Accepting responsibility for – all that we do – for all that we say – and for all that we feel, is a sign of maturity. Many people never reach this level of maturity. Obviously, there is a large segment of the U.S. population that has never matured. They are still at an adolescent stage of development emotionally. Humans go through different stages of development. When we are small, we learn to master our walking and talking. As we mature, we are able to run and ride a bike. As teens, the physical maturity for the most part has been mastered. The last stage of development is intellectual and emotional. That’s why kids are in school. They are developing intellectually. Emotions are about the last thing to develop. This is the sticking point. Many adults have never matured into emotionally being an adult. I have seen many people from age 21 to 81 who are emotionally weak or immature. These adults are the ones who love to blame others for their own problems.

So, why is this a problem? Failure to accept responsibility for your own life’s actions creates many problems. It causes marital problems. It creates family dysfunction. It hurts almost every relationship a person can have. A person who cannot accept responsibility for themselves becomes socially retarded. They will have few friends. People will not want to be around them. This creates problems at home that are unresolved. This creates situations in a relationship that cannot be worked on because there is a failure to even admit that “I have a problem” on the part of the emotionally immature person.

Accepting the fact that I messed up and need to give or ask forgiveness is a sign of maturity. Being able to hear what a loved one is telling me about something that I do that bothers them is a sign of maturity. Criticism is not helpful or welcomed. However, if I have a trusted friend or a loved one who I know has my best interest at heart, and they tell me something I could consider changing, then I need to not get all bent out of shape. I need to see it as a growth opportunity. A challenge. A chance for personal growth. An opportunity I have for the Lord to grow me closer to the person He wants me to be. An immature person will take it as a personal attack on their self-worth and respond with anger or pouting. I might add a note of caution here. When we do tell someone we love something like this, it is an absolute requirement to do so in love. The bible says to speak the truth in love.

Some of you need to quit always rescuing your loved one from the mistakes and sins they make themselves. This actually has a name. It is called the role of the enabler. You may not even like the behavior this person is doing, but you are helping it to continue because you find an excuse for their behavior. “It’s not my son’s fault, but his wife’s. She is awful.” Maybe your son is verbally mean to his wife. But you join him in blaming her. Or maybe you allow your adult child to live with you because they can’t hold a job. It isn’t because your adult child is lazy and smokes dope. “It is that boss at the plant. Those people down there are horrible.” If you are one of these type of people, you need to stop immediately. Allow people to experience the consequences of their own choices. You are actually hurting them to always find an excuse for their behavior.
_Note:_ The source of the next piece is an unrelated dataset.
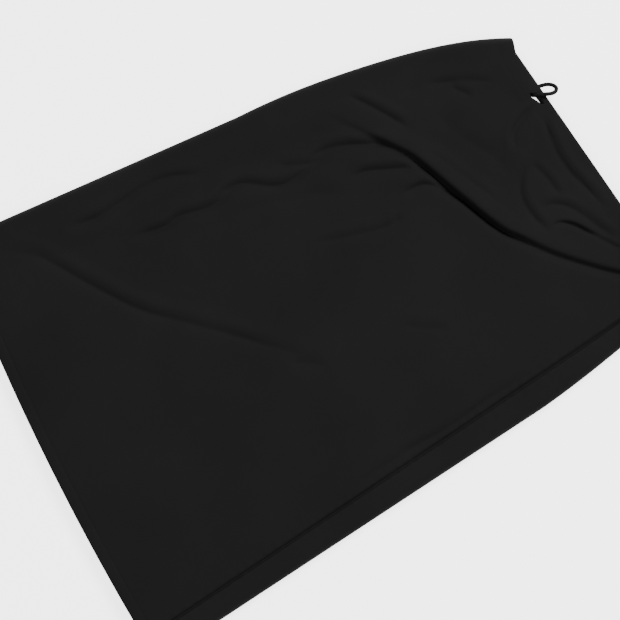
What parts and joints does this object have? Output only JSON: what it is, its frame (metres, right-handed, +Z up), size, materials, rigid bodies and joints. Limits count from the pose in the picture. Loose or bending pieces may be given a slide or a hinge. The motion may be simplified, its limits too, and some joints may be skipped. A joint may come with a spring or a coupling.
{
  "type": "kayak spray skirt",
  "caption": "Plain black tube-shaped kayak spray skirt laid flat, with a turned hem, a waist casing, a small drawcord loop and a webbing grab loop.",
  "frame": {"origin": "middle of the laid skirt's footprint, on the surface that it rests on (the free drawcord loop not counted)", "axes": "+X from the hem towards the waist, +Y towards the side with the hidden seam, +Z up"},
  "size_m": [0.815, 0.559, 0.0253],
  "materials": {
    "cloth": "matte, smooth black stretch knit",
    "facing": "matte black knit",
    "tape": "black seam tape",
    "elastic": "woven flat elastic",
    "cord": "round braided black cord",
    "lock": "fine-textured black plastic",
    "webbing": "black woven webbing",
    "label": "blank pale satin label"
  },
  "bodies": {
    "skirt": {"front_panel": "cloth", "back_panel": "cloth", "seam_tape_right": "tape", "seam_tape_left": "tape", "hem_casing_front": "facing", "hem_casing_back": "facing", "hem_elastic": "elastic", "waist_casing_front": "facing", "waist_casing_back": "facing", "waist_drawcord": "cord", "drawcord_loop": "cord", "cord_lock_body": "lock", "grab_tail": "webbing", "size_label": "label"},
    "lock_slider": {"cord_lock_slider": "lock"},
    "grab_strap": {"grab_loop": "webbing"}
  },
  "joints": [
    {"name": "lock_slide", "type": "slide", "parent": "skirt", "child": "lock_slider", "axis": [0.9953, 0.0964, 0], "range_m": [0, 0.002], "stiffness_N_per_m": 300, "springref_m": -0.001},
    {"name": "grab_loop_flip", "type": "hinge", "parent": "skirt", "child": "grab_strap", "pos_m": [-0.3465, 0.2155, 0.0052], "axis": [0, 1, 0], "range_deg": [0, 95]}
  ]
}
We should all ask God to help grow us into the mature adults He desires for us to be. The Holy Spirit can help give us victory over our shortcomings. In Romans 8:37 we are more than conquerors because of Jesus. You can conquer whatever ails you in the name of Jesus. Let us examine ourselves. What areas could we accept responsibility for? What areas of your life should you go to work on, but right now you blame someone else for? We need to stop blaming others for our present condition. Take charge of our own life. Grow. Change . Mature. Life will be sweeter, and our relationships will be neater when we grow up and stop blaming other people or other things for our present condition.